Il rinvio all’art. 88, co. 4-ter, del TUIR dovrebbe interpretarsi nel senso che alle sopravvenienze attive da riduzione dei debiti eventualmente derivanti da tale contratto o accordo si applicano gli stessi principi statuiti per il piano attestato di risanamento pubblicato presso il Registro delle imprese, analogamente agli accordi di ristrutturazione dei debiti omologati e ai concordati di risanamento. Conseguentemente, in sede di determinazione del reddito d’impresa, tali componenti positivi saranno detassati per la sola eccedenza rispetto alla sommatoria delle perdite fiscali pregresse e di periodo di cui all’art. 84 del D.P.R. 917/1986 – senza considerare il limite dell’80% (risposte ad interpello 85/2018, 120/2018 e 183/2023) – e degli interessi passivi indeducibili riportati a norma dell’art. 96, co. 4, del TUIR, della deduzione ACE e delle eventuali eccedenze della stessa.

Il richiamo all’art. 101, co. 5, del D.P.R. 917/1986 appare, invece, generico in quanto tale disposizione contiene tutta la disciplina della deducibilità, sempre dal reddito d’impresa, delle perdite su crediti, sia il criterio generale – fondato sulla prova degli “elementi certi e precisi” – che quello semplificato per i casi in cui il debitore si trovi in una situazione di crisi. Alla luce della natura stragiudiziale di questi contratti e accordi, e del presupposto della pubblicazione presso il Registro delle imprese, dovrebbero ritenersi applicabili le medesime regole previste per il piano attestato di risanamento, con l’effetto che la perdita su crediti “fiscale” è deducibile a partire dalla data di pubblicazione camerale del contratto o dell’accordo stragiudiziale.

Alle stesse conclusioni si dovrebbe pervenire con riguardo all’emissione della nota di variazione IVA da parte del creditore, con riferimento alla quota di cui non è prospettata la soddisfazione, con conseguente applicazione della disciplina del piano attestato di risanamento (art. 26, co. 3-bis, lett. a), del D.P.R. 633/1972), con maturazione del relativo diritto di rettifica a partire dalla data di pubblicazione del documento nel Registro delle imprese.

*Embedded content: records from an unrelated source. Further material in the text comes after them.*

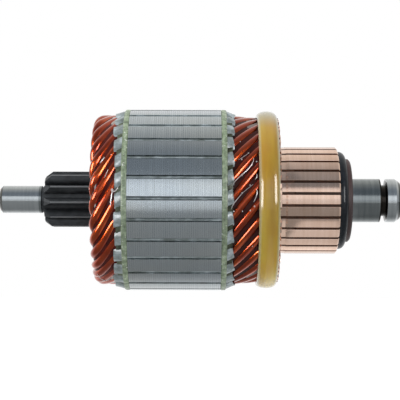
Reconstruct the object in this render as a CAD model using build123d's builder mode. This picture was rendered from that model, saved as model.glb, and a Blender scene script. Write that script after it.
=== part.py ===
from build123d import *
from math import acos, cos, degrees, pi, radians, sin, sqrt, tan
import os

# A wound armature of a geared starter motor. The shaft lies along X, with the pinion at -X and the
# commutator at +X, and the origin is on the axis at mid length. All sizes are in millimetres.
# A turn is an angle about the shaft in degrees, from -Y and positive towards -Z.

# Places along the shaft, measured from mid length
pilot_end = -63.4
undercut_start = -50.3
pinion_start = -49.0
pinion_end = -34.5
seat_start = -26.0
core_start = -21.9
core_end = 6.5
seat_end = 9.5
riser_start = 19.4
riser_end = 24.5
track_end = 43.1
moulding_end = 45.8
washer_thickness = 1.5
groove_start = 57.0
groove_width = 2.0
journal_end = 63.4

# Shaft and pinion
pilot_radius = 4.33
undercut_radius = 4.1
neck_radius = 8.4
core_seat_radius = 9.0
middle_radius = 8.2
hub_seat_radius = 7.6
journal_radius = 6.9
groove_radius = 4.95
groove_wall_slope = 0.45
pilot_chamfer = 0.8
step_chamfer = 0.3
collar_chamfer_length = 1.6
collar_chamfer_depth = 1.1
pinion_teeth = 11
gear_module = 1.3
pressure_angle = 20.0
profile_shift = 0.37
tooth_addendum = 1.0
tooth_dedendum = 1.25
pinion_chamfer_length = 2.2
pinion_chamfer_depth = 1.7
crest_turn = 6.5

# Laminated core and its end discs
slot_count = 28
core_radius = 28.7
slot_mouth = 1.2
slot_width = 3.2
disc_thickness = 1.7

# Winding: one round wire in the top and one in the bottom of each slot
wire_radius = 1.25
top_layer_radius = 25.6
bottom_layer_radius = 22.3
coil_pitch = 5
lead_pitch = 2
head_reach = 8.5
head_bulge = 1.7
bend_offset = 0.8
wire_sides = 6
riser_wire_radius = 24.7

# Paper slot liners
liner_wall = 0.2
liner_play = 0.05
wire_play = 0.05
cuff_length = 2.6
cuff_radius = 28.1
cuff_width = 4.2
cuff_tip_width = 2.8
cuff_tip_wall = 0.25
cuff_sleeve = 0.5
cuff_shift = 3.0

# Commutator
bar_count = slot_count
track_radius = 16.9
riser_radius = 26.2
bar_inner_radius = 13.0
key_inner_radius = 11.2
key_length = 8.0
key_flare = 1.5
bar_gap = 0.8
track_chamfer = 0.4
notch_play = 0.05
web_radius = 16.1
collar_web_radius = 16.6
web_step = 28.9
moulding_radius = 15.5
moulding_round = 2.0
bush_radius = 8.6
bush_overhang = 0.4
washer_radius = 13.2
washer_chamfer = 0.5
washer_play = 0.2

# Resin band round the leads
band_start = 17.7
band_end = 24.0
band_edge_radius = 26.9
band_crown_radius = 28.0

slot_pitch = 360 / slot_count
slot_top_radius = top_layer_radius + wire_radius + wire_play + liner_wall + liner_play
slot_bottom_radius = bottom_layer_radius - wire_radius - wire_play - liner_wall - liner_play
pitch_radius = gear_module * pinion_teeth / 2
tip_radius = pitch_radius + gear_module * (tooth_addendum + profile_shift)
root_radius = pitch_radius - gear_module * (tooth_dedendum - profile_shift)
base_radius = pitch_radius * cos(radians(pressure_angle))
drive_disc_face = core_start - disc_thickness
lead_disc_face = core_end + disc_thickness
washer_end = moulding_end + washer_thickness

os.makedirs("parts", exist_ok=True)


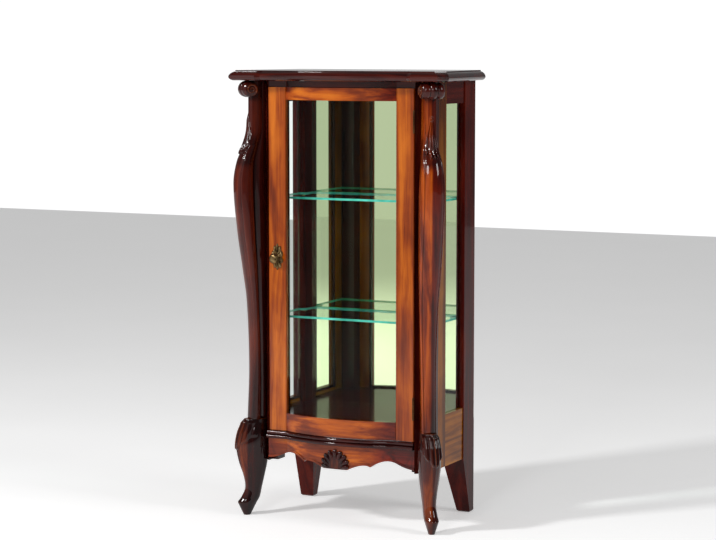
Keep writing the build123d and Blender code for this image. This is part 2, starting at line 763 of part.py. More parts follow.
def make_door():
    keep("door_lock_stile", door_stile(-BOW_HALF, DOOR_LEFT))
    keep("door_hinge_stile", door_stile(BOW_HALF, DOOR_RIGHT))
    z0, z1 = DOOR_Z
    g0, g1 = DOOR_GLASS_Z
    keep("door_bottom_rail", door_rail((z0, g0), (g0 - REBATE, g0)))
    keep("door_top_rail", door_rail((g1, z1), (g1, g1 + REBATE)))
    keep("door_glass", door_glass())
    keep("door_glazing_beads", door_beads())
    keep("knob_plate", knob_plate())
    keep("knob", knob())
    keep("strike_plate", strike_plate())


def make_hinges():
    door_x = (DOOR_RIGHT, DOOR_RIGHT + LEAF_THICK)
    case_x = (OPENING_HALF - LEAF_THICK, OPENING_HALF)
    for name, middle in HINGE_ZS.items():
        keep(name + "_hinge_door_leaf", hinge_leaf(middle, door_x, [(1 / 3, 2 / 3)]))
        keep(name + "_hinge_case_leaf", hinge_leaf(middle, case_x, [(0, 1 / 3), (2 / 3, 1)]))
    keep("hinge_pins", hinge_pins())


make_case()
make_door()
make_hinges()
os.makedirs("parts", exist_ok=True)
for name, shape in MADE.items():
    export_step(shape, "parts/" + name + ".step")
print("nodes", len(MADE))
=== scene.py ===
from math import cos, exp, pi, radians, sin, sqrt

import bmesh
import bpy
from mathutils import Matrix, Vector


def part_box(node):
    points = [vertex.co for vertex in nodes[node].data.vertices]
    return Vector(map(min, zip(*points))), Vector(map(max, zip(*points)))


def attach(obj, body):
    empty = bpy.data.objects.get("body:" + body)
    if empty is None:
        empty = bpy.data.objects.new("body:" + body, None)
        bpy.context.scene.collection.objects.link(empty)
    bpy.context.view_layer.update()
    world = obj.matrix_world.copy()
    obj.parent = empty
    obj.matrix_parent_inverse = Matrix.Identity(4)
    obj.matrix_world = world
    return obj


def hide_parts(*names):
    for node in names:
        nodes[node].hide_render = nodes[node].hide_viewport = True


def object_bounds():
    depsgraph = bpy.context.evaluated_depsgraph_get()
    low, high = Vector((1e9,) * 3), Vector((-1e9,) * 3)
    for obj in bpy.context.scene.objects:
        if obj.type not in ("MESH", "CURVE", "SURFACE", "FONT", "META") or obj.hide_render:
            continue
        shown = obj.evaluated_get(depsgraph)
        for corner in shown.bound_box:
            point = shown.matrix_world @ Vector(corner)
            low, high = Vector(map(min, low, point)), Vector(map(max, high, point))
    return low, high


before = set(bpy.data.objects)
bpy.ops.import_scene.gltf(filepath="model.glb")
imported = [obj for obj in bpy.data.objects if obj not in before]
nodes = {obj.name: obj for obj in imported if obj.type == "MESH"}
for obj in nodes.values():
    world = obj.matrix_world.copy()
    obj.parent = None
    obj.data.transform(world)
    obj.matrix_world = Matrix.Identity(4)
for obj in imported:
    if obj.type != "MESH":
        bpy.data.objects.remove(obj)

cad_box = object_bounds()
scene = bpy.context.scene
scene.view_settings.view_transform = "Standard"

# Lengths are metres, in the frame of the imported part. Forms of the carved pieces are millimetres, times MM
MM = 0.001

# Camera, fitted to the photograph
CAMERA_AT = (2.6716, -5.4362, 1.3275)
CAMERA_AZIMUTH = radians(26.21)
CAMERA_DOWN = radians(5.97)
FOCAL_PIXELS = 2181.2
PHOTO_WIDTH = 716
SENSOR = 36
CLIP_END = 50

# Studio: brightness of the room, of its far wall, of its window side and of the backdrop itself
ROOM_LIGHT = 0.16
WALL_LIGHT = 0.5
WINDOW_LIGHT = 0.5
BACKDROP_LIGHT = 1.05
FLOOR_GLOW = 0.36
FLOOR_HALF = 9

# Area lights: name, place, point aimed at, size and power
LAMPS = (
    ("key_light", (-2.3, -3.2, 3.3), (0, 0, 0.8), (0.45, 0.55), 130),
    ("front_fill", (0.6, -4.4, 2.9), (0, 0, 0.6), (0.8, 0.8), 35),
    ("side_fill", (3.8, -0.2, 2.6), (0, 0, 0.6), (1.0, 1.2), 45),
)

# Corner frame of the pilasters and legs
post_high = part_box("right_corner_post")[1]
door_low, door_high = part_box("door_hinge_stile")
DOOR_FRONT = door_low.y
OPENING_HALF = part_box("frieze_rail")[1].x
CASE_HALF = post_high.x
CHAMFER = CASE_HALF - OPENING_HALF
CORNER_X = OPENING_HALF + CHAMFER / 2
CORNER_Y = DOOR_FRONT + CHAMFER / 2
CASE_TOP = post_high.z
LEG_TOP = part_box("right_front_leg")[1].z
TOTAL_HEIGHT = cad_box[1][2]
SIDES = {"left": -1, "right": 1}


# Small helpers

def smooth(low, high, value):
    """Smooth step from 0 at low to 1 at high. It falls instead where low is above high."""
    share = min(1, max(0, (value - low) / (high - low)))
    return share * share * (3 - 2 * share)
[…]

Non è, invece, disposto nulla relativamente al trattamento delle eventuali plusvalenze e minusvalenze derivanti dall’esecuzione del contratto o dell’accordo di cui all’art. 23, co. 1, lett. a) e c), CCII, analogamente ai piani attestati di risanamento, agli accordi di ristrutturazione dei debiti ed ai concordati preventivi con continuità aziendale “diretta” (risposta ad interpello 462/2019). In altri termini, non dovrebbe trovare applicazione l’art. 86, co. 5, del TUIR, in quanto ritenuto applicabile esclusivamente ai concordati preventivi liquidatori e, a mio parere, a quelli con continuità aziendale “indiretta” (interrogazione parlamentare 5-00047 del 20 settembre 2018), oltre a quelli semplificati per la liquidazione del patrimonio (artt. 25-sexies e 25-septies CCII). Secondo il consolidato orientamento dell’Amministrazione finanziaria, l’intenzione del legislatore è, infatti, quella di circoscrivere l’irrilevanza delle plusvalenze e delle minusvalenze, in sede di determinazione del reddito d’impresa, alle ipotesi in cui “dopo il concordato non ci sia più esercizio di impresa” (R.M. 29/E/2004).